Question

If $y\text{'}\text{'}-3y\text{'}+2y=0$ where $y\left(0\right)=1,y\text{'}\left(0\right)=0$, then the value of $y$ at $x=\log 2$ is

• A. $1$
• B. $-1$
• C. $2$
• D. $0$

Answer 1

The correct option is D

$0$

Explanation for the correct option.

Step 1. Find the general equation of $y$.

It is given that $y\text{'}\text{'}-3y\text{'}+2y=0$, so $\frac{d^{2}y}{dx}-3\frac{dy}{dx}+2y=0$.

The corresponding equation is: $m^2-3m+2=0$.

Let the general solution be given by the equation $y=A{e}^x+B{e}^{2x}...\left(1\right)$.

Now find the value of $A$ and $B$.

It is given that at $x=0$, the value of $y$ is $1$. So substitute $0$ for $x$ and $1$ for $y$ in the equation $1$.

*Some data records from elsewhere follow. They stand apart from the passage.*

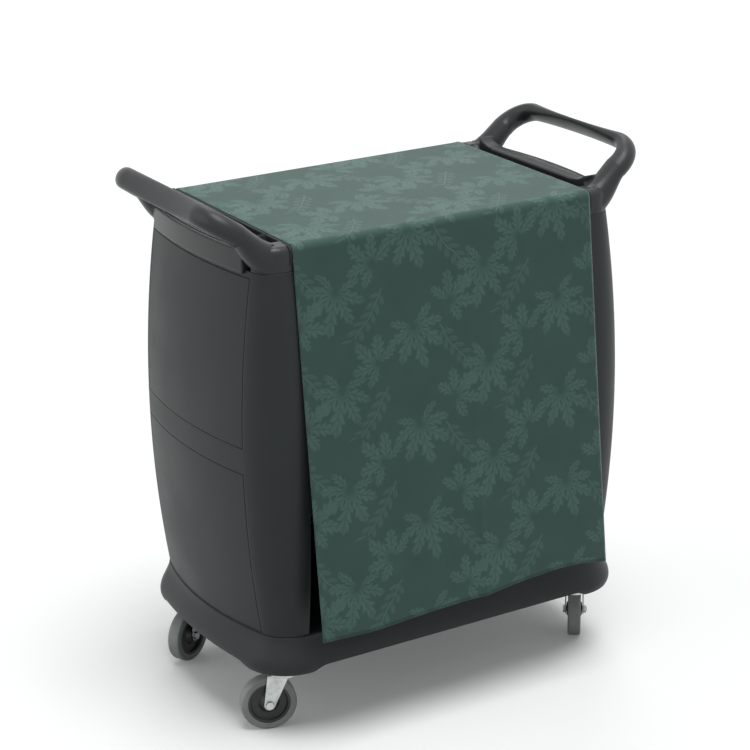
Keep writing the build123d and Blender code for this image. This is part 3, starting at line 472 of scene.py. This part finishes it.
@dataclass(frozen=True)
class DamaskFinish:
    """Woven cloth with tone-on-tone leaves, read from the cloth's own map.

    The map holds metres divided by map_scale. Motifs, repeat and stitches are in metres.
    """

    slot: Slot = Slot.CLOTH
    ground: Colour = (0.056, 0.111, 0.095)
    figure: Colour = (0.084, 0.166, 0.143)
    roughness_ground: float = 0.85
    roughness_figure: float = 0.62
    sheen: float = 0.38
    thread_pitch: float = 0.0011
    repeat: tuple[float, float] = (0.15, 0.175)
    large_hand: Motif = Motif(0.08, 0.018, (0.0, 0.0), 105.0)
    small_hand: Motif = Motif(0.06, 0.0175, (0.5, 0.3), -40.0, count=7.0, reach=2.0)
    sprig: Motif = Motif(0.1, 0.026, (0.52, 0.8), 62.0)
    sprig_start: tuple[float, float, float] = (0.05, -0.004, 0.0)
    sprig_pitch: float = 0.018
    sprig_bend: float = 1.6
    wander: float = 0.012
    map_scale: float = 2.0
    hem_stitch: float = 0.009
    stitches_per_metre: float = 320.0
    stitch_colour: Colour = (0.1, 0.17, 0.15)
    shade_dark: Colour = (0.93, 0.95, 0.95)
    shade_light: Colour = (1.05, 1.04, 1.04)

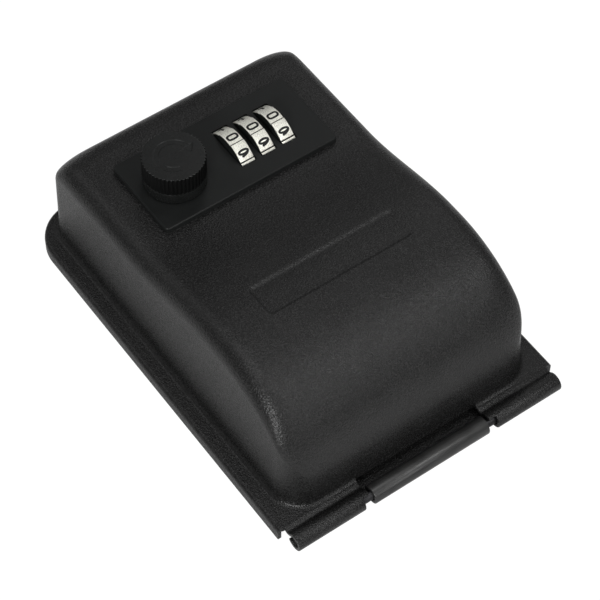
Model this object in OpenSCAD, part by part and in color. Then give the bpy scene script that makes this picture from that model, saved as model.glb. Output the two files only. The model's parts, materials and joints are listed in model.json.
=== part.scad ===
// Wall-mounted key box with a three-wheel combination lock, lying on its back.
// +Z points out of the wall, +Y from the hinge to the lock, and the origin is
// the middle of the box on the wall face.

/* [Case] */
// Width over the folded edge of the door
door_w = 102; // [100:0.2:106]
// Length from the hinge barrels to the far edge of the door
door_l = 146.4; // [144:0.2:150]
// Thickness of the sheet metal
sheet = 1.2; // [1:0.1:1.4]
// Height of the top face of the door's flange
flange_z = 4.7; // [4.4:0.1:5.2]
// Width of the drawn pan at its foot
pan_w = 90; // [88:0.2:91]
// Height of the flat face that carries the lock
lock_face_z = 40.9; // [40.5:0.1:41.5]
// Height of the bulge over the keys
bulge_z = 46.8; // [45:0.1:48]
// Radius of the pan's rounded shoulder
shoulder_r = 7; // [6:0.5:8]

/* [Hinge] */
// Outer radius of the hinge barrels
barrel_r = 3; // [2.8:0.1:3.2]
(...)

$$\begin{gathered} \begin{array}{rcl}1& =& A{e}^0+B{e}^{2\times 0}\\ & \Rightarrow & 1=A\times 1+B\times 1\end{array} \\ \begin{array}{rcl}& \Rightarrow & 1=A+B...\left(2\right)\end{array} \end{gathered}$$

Now differentiate equation $1$, $y=A{e}^x+B{e}^{2x}$ with respect to $x$.

$$\begin{gathered} y\text{'}=A{e}^x+B{e}^{2x}\times 2 \\ \Rightarrow y\text{'}=A{e}^x+2B{e}^{2x}...\left(3\right) \end{gathered}$$

It is given that at $x=0$, the value of $y\text{'}$ is $0$. So substitute $0$ for $x$ and $0$ for $y\text{'}$ in the equation $3$.

$$\begin{gathered} 0=A{e}^0+2B{e}^{2\times 0} \\ \Rightarrow 0=A\times 1+2B\times 1 \\ \Rightarrow 0=A+2B...\left(4\right) \end{gathered}$$

Now subtract equation $2$ from equation $4$.

$$\begin{gathered} 0-1=(A+2B)-(A+B) \\ \Rightarrow -1=A+2B-A-B \\ \Rightarrow -1=B \end{gathered}$$

Now substitute $-1$ for $B$ in equation $2$.

$$\begin{gathered} 1=A+(-1) \\ \Rightarrow 1=A-1 \\ \Rightarrow 1+1=A \\ \Rightarrow 2=A \end{gathered}$$

So in the general equation $y=A{e}^x+B{e}^{2x}$ substitute $2$ for $A$ and $-1$ for $B$ to get the solution of the differential equation.

$$\begin{gathered} y=2e^x+(-1)e^{2x} \\ \Rightarrow y=2e^x-e^{2x} \end{gathered}$$

Step 2. Find the value of $y$ at $x=\log 2$.

In the equation $y=2e^x-e^{2x}$ substitute $\log 2$ for $x$ and find the value of $y$ using properties of logarithm.

$\begin{array}{rcl}y& =& 2e^{\log 2}-e^{2\log 2}\\ & =& 2e^{\log 2}-e^{\log \left(2^2\right)}\left[m\log a=\log \left(a^m\right)\right]\\ & =& 2\times 2-2^2\left[b^{{\log }_b\left(a\right)}=a\right]\\ & =& 4-4\\ & =& 0\end{array}$

So, the value of $y$ at $x=\log 2$ is $0$.

Hence, the correct option is D.